Moderators: anton (staff), art (staff), Max (staff), Anatoly (staff)

Post Reply
adminr
Posts: 16
Joined: Tue Jan 14, 2025 12:11 pm

Thu Feb 13, 2025 2:45 pm

Hello,

I have proceed crash-tests for StarWind and I have faced a problem. I need solution for future similar situation.
How I have got the problem.
1. I moved vCenter to StarWind storage to extend SW volume capacity. Done. works fine.
2. I shut a CVM down to extend HDD of CVM. vCenter frizzed after that and one of ESXi is getting glitching.
3. I rebooted ESXi . all VMs works on second ESXi node. Web GUI on the first ESXi was not available. The reason of problem with img file.
It was a long way to resolve the gui problem. finally I disabled Sync and Replication links and then I got a chance to reach the img file.
previously if you try to ls /vmfs/volume ESXi console is suspended immediately.

Current condition
1. Physical disks - looks the same for both nodes in SW Web GUI
2. Storage pools - the same
3. Volumes - the same
4. LUN presents but "Limited availability"
5. Network All Links have status is "Up". Even though I got down NICs Sync and Replication on second Node.
6. All servers including vCenter are running on the second node. SW LUN is available for second node. on first node only CVM is running.
7. on ESXi Devices tab for the first node system doesn`t have StarWind disk for now. I think because of broken img is located on the CVM.

Is this a good way to remove manually unecessary or broken img files from /mnt/volume0 and from /opt/starwind/../../headres/LUN_Name ? f PowerShell script doesn`t remove this files .

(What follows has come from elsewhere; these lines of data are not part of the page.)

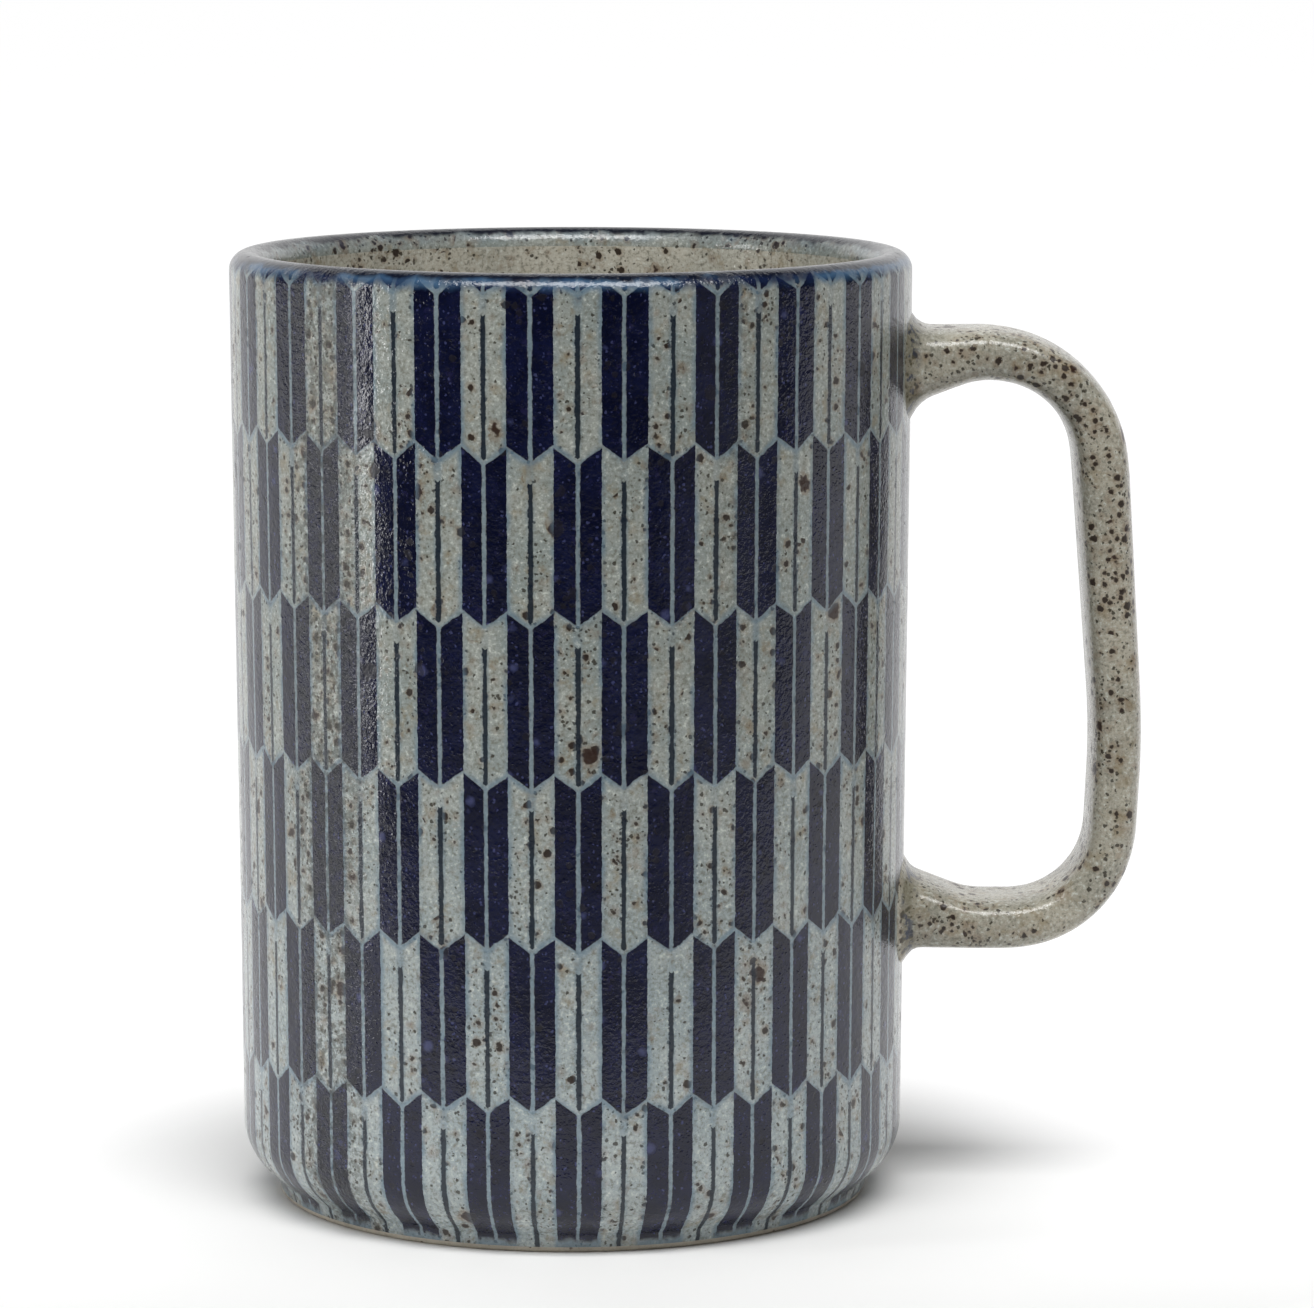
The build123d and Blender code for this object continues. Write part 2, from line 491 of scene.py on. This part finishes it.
def glaze_bump(g, place, ragged, spots, pitting=0.0):
    """Skin of a fired glaze: a broad swell, small pimples and shallow pits at the iron specks."""
    swell = g.noise(place, 4.5, 1.0, 0.5, (2, 3, 31))
    peel = g.noise(place, 0.75, 2.0, 0.6, (13, 1, 8))
    patch = g.step(g.noise(place, 9.0, 2.0, 0.6, (17, 30, 2)), 0.36, 0.6)
    pimples = g.spots(ragged, 0.42, 0.6, 0.06, 0.18, 0.13, (3, 9, 27)) * patch
    normal = g.bump(swell, 0.07)
    normal = g.bump(peel, 0.06, normal)
    normal = g.bump(pimples, 0.03, normal)
    pits = g.noise(place, 0.5, 2.0, 0.7, (23, 11, 6))
    normal = g.bump(pits * pitting, 0.2, normal)
    return g.bump(spots, -0.012, normal)


def ragged_place(g, place, amount, size):
    """The place pushed about by noise, so that spot edges aren't round."""
    node = g.add("ShaderNodeTexNoise")
    g.feed(node.inputs["Vector"], place)
    node.inputs["Scale"].default_value = 1 / size
    node.inputs["Detail"].default_value = 2.0
    centred = g.add("ShaderNodeVectorMath", operation="SUBTRACT")
    g.tree.links.new(node.outputs["Color"], centred.inputs[0])
    centred.inputs[1].default_value = (0.5, 0.5, 0.5)
    scaled = g.add("ShaderNodeVectorMath", operation="SCALE")
    g.tree.links.new(centred.outputs[0], scaled.inputs[0])
    scaled.inputs["Scale"].default_value = amount
    total = g.add("ShaderNodeVectorMath", operation="ADD")
    g.feed(total.inputs[0], place)
    g.tree.links.new(scaled.outputs[0], total.inputs[1])
    return Signal(g, total.outputs[0])


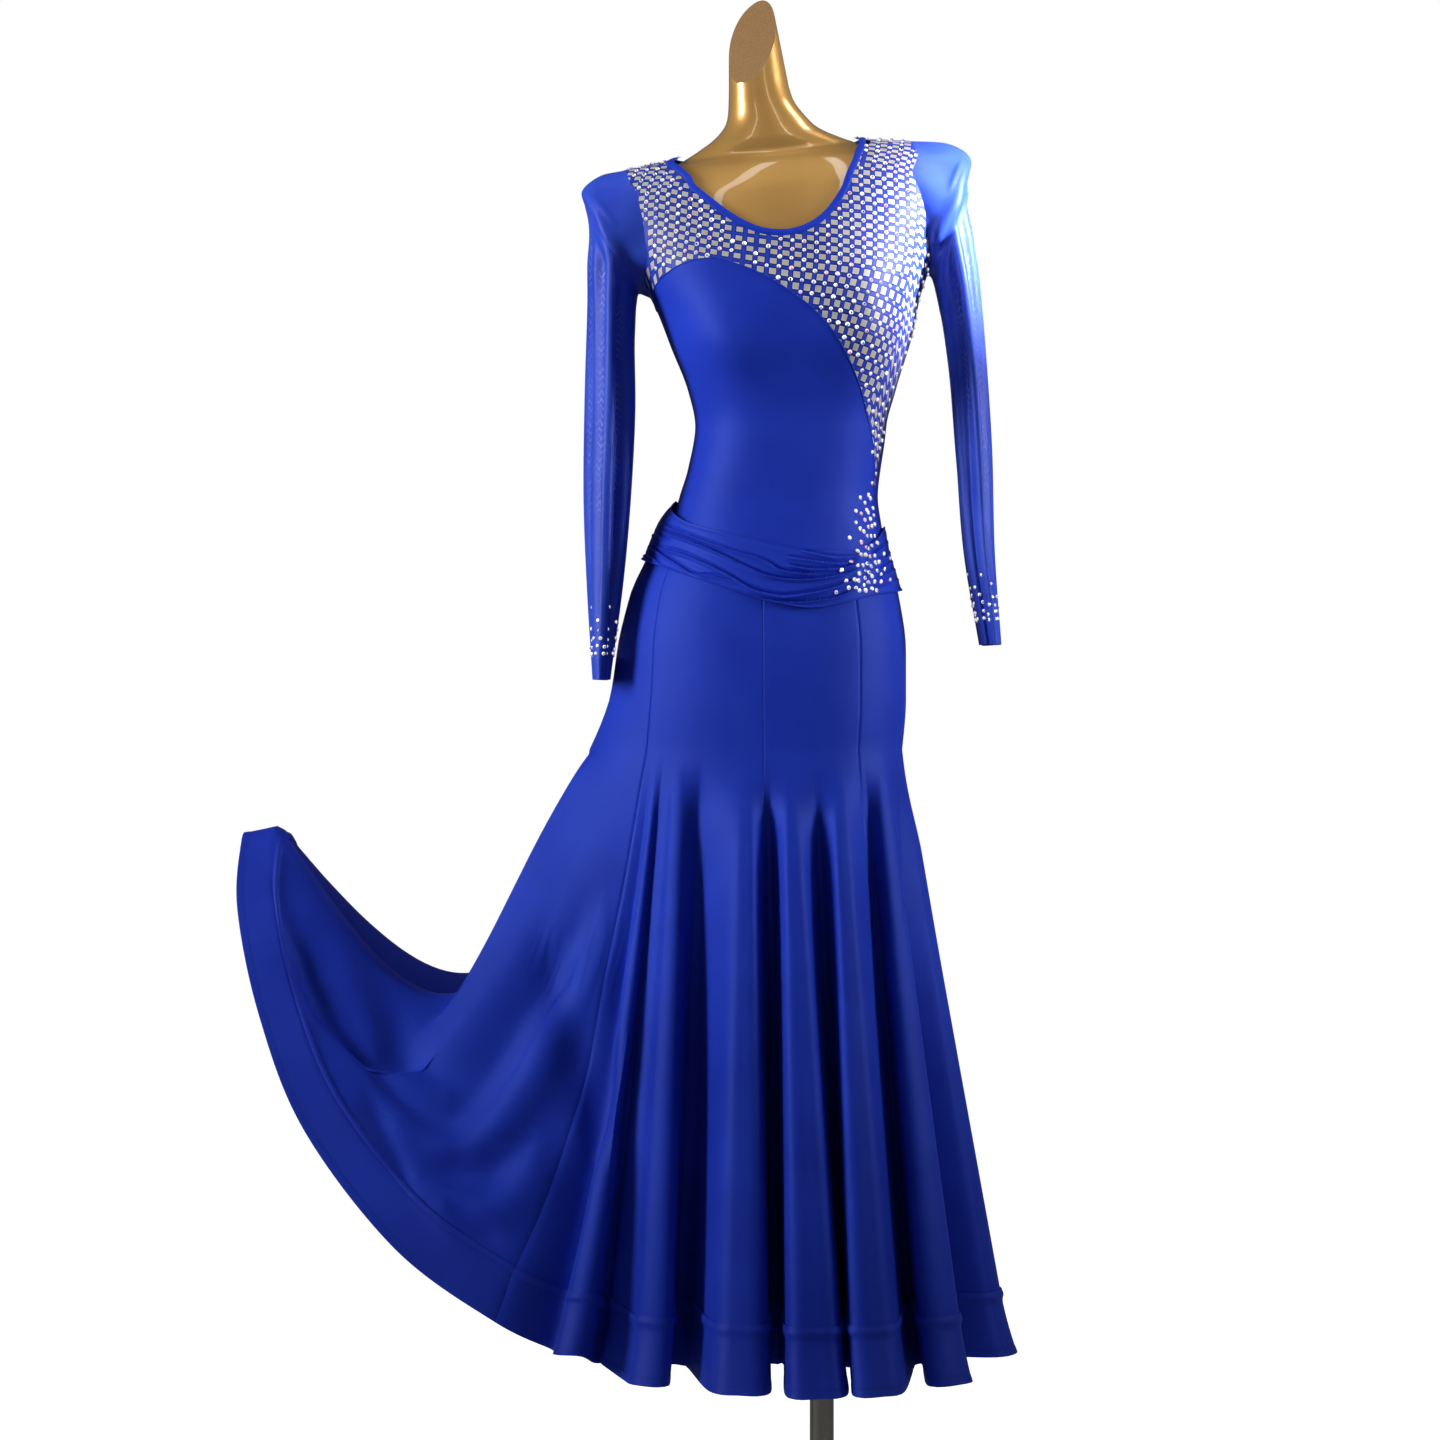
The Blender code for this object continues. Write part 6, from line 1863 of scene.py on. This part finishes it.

What is the strategy in this case to restore SW Cluster ?
Support bundle for both nodes https://dropmefiles.com/AKwNv
yaroslav (staff)
Staff
Posts: 3334
Joined: Mon Nov 18, 2019 11:11 am

Thu Feb 13, 2025 3:53 pm

It looks like you did not check paths to be up.
The reason of problem with img file.
I'm sorry. I don't follow. Could you please rephrase and tell me more on why you think StarWind *img inside the VM to be a problem for ESXi host?
Sync and Replication
Do you mean Sync = Replication. Do you mean Data and Sync?
4. LUN presents but "Limited availability"
That's expected. Let synchronization finish, please.
. on ESXi Devices tab for the first node system doesn`t have StarWind disk for now. I think because of broken img is located on the CVM.
If IMG is broken it will not show up on any machine.
Please make sure that
1. Data link is up
2. Set MTU to 1500 in ESXi and VM.
Is this a good way to remove manually unecessary or broken img files from /mnt/volume0 and from /opt/starwind/../../headres/LUN_Name ? f PowerShell script doesn`t remove this files .
I doubt the image needs recreating if you are heading toward full synchronization anyway. The "healthy" image will overwrite the FS on the affected one.
1. Remove the replica to the affected node using RemoveHAPartner.ps1. If you did that, that's great.
2. Connect to the affected VM over ssh.
3. Remove the files from the /mnt/path/to/file
4. Remove files from /headers.
5. Recreate replica.

p.s. dropmefiles looks to be a russian resource. Be careful with your data.
adminr
Posts: 16
Joined: Tue Jan 14, 2025 12:11 pm

Fri Feb 14, 2025 10:46 am

I'm sorry. I don't follow. Could you please rephrase and tell me more on why you think StarWind *img inside the VM to be a problem for ESXi host?
As only I had got the problem and restart ESXi , I lost access to ESXi web GUI but SSH access was available. Even RAID Manager plug-in for ESXi was working well.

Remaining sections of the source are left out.